# START OF Data segment

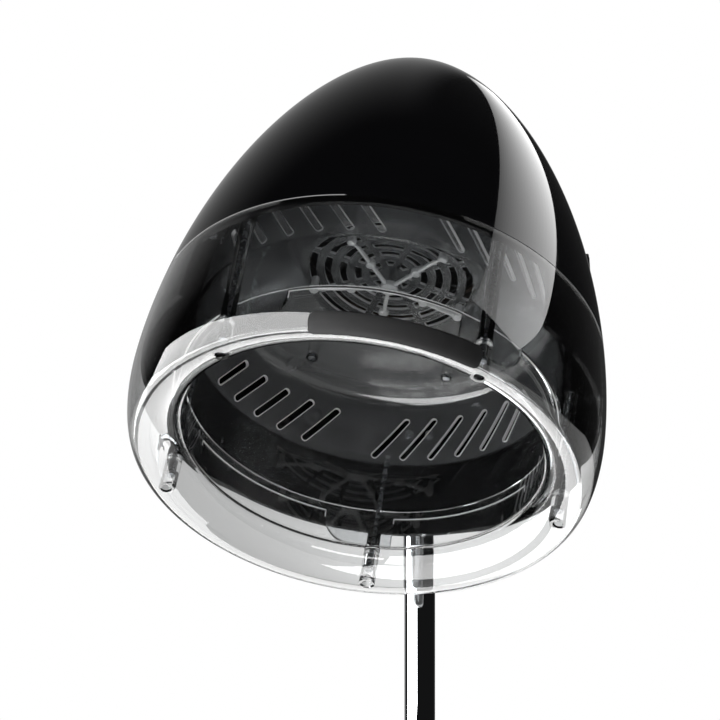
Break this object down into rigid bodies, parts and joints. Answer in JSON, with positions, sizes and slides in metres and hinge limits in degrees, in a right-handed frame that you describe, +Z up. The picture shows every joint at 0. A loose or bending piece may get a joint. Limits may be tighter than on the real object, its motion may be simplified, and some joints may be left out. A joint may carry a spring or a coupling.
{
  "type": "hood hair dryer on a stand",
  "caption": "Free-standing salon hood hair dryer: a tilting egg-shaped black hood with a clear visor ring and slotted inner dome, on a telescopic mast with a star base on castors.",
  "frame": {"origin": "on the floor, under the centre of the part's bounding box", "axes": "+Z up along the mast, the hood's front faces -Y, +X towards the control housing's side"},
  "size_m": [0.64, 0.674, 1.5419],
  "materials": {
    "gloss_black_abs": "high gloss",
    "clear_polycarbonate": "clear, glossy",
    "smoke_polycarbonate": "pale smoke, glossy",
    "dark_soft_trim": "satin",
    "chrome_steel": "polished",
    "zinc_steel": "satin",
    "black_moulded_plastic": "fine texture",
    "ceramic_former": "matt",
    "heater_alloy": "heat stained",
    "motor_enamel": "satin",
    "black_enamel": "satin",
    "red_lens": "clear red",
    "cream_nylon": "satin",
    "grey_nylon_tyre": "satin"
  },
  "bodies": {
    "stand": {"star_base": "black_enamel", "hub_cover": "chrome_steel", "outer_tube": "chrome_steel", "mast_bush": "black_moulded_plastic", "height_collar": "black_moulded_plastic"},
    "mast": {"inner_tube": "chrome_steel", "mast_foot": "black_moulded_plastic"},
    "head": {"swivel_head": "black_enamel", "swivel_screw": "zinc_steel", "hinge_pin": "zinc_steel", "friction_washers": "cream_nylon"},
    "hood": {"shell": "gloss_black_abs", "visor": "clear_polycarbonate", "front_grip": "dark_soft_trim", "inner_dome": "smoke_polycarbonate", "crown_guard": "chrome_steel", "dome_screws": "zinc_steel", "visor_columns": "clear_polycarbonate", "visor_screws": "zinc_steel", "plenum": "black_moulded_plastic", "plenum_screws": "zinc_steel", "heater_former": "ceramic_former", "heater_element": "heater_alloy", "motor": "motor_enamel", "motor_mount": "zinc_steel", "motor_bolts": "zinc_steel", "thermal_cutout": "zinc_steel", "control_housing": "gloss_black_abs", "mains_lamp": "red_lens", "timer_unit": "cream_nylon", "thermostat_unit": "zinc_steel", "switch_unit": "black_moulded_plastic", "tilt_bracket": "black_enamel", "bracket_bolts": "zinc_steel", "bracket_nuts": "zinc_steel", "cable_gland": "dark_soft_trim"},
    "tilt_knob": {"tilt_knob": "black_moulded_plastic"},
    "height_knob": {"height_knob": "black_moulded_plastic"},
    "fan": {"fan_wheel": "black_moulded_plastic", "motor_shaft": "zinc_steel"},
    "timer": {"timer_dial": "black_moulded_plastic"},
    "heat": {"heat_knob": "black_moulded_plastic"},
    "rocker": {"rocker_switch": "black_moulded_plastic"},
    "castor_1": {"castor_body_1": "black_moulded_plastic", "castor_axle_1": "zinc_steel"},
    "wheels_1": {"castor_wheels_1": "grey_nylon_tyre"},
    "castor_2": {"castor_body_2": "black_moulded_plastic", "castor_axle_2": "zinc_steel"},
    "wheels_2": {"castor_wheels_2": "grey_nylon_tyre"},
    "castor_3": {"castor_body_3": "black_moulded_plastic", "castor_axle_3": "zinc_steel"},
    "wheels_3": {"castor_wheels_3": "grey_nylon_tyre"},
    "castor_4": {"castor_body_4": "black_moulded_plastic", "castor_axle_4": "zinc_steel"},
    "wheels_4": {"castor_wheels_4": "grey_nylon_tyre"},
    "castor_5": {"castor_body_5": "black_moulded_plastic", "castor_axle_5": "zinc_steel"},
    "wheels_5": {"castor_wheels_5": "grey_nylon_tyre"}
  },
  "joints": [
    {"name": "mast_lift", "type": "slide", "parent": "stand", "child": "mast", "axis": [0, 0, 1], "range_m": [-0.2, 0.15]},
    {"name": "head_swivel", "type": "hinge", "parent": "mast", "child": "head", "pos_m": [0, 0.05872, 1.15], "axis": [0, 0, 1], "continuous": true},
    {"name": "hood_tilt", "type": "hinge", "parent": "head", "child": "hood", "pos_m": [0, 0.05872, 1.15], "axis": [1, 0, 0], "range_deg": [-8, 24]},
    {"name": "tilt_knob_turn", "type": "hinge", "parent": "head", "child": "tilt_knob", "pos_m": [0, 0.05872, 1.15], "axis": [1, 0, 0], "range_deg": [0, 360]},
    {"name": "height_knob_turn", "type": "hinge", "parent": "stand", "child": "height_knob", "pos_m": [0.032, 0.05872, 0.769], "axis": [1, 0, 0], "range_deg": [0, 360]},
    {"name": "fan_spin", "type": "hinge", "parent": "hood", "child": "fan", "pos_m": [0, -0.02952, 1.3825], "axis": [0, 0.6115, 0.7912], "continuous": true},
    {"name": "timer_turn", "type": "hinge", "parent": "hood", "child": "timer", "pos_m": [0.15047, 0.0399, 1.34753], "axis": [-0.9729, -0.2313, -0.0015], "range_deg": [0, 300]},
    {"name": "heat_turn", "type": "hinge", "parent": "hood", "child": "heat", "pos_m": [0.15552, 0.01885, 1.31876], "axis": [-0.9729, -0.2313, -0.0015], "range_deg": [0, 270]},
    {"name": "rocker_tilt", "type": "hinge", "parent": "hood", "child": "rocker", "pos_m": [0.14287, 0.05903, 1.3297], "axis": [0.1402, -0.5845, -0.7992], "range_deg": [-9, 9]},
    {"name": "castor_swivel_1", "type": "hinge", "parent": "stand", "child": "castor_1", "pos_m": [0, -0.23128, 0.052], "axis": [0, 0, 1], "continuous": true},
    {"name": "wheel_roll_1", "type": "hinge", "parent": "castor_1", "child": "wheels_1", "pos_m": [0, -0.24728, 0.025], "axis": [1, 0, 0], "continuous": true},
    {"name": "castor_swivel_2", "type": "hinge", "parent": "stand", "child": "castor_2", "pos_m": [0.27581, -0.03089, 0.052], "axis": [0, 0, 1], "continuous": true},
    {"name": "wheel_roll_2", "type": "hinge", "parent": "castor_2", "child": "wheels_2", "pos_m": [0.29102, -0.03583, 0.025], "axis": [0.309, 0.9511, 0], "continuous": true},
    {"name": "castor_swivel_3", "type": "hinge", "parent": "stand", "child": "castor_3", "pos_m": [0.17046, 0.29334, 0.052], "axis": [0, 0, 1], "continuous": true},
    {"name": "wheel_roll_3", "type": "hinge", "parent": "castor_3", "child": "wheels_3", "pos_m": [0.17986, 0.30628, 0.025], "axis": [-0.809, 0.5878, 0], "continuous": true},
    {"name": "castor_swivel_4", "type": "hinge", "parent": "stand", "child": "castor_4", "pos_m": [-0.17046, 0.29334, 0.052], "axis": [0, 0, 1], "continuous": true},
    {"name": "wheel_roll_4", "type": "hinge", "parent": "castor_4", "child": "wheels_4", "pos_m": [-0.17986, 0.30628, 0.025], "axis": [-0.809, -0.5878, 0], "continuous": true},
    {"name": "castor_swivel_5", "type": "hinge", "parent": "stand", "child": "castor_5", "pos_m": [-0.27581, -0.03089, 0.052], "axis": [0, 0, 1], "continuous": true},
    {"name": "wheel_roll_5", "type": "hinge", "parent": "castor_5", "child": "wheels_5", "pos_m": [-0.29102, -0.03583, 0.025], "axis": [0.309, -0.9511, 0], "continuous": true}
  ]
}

# END OF Data segment

> [Requirements] Show each line holding the word "joints".

> [Response for this exercise]
Break this object down into rigid bodies, parts and joints. Answer in JSON, with positions, sizes and slides in metres and hinge limits in degrees, in a right-handed frame that you describe, +Z up. The picture shows every joint at 0. A loose or bending piece may get a joint. Limits may be tighter than on the real object, its motion may be simplified, and some joints may be left out. A joint may carry a spring or a coupling.
  "joints": [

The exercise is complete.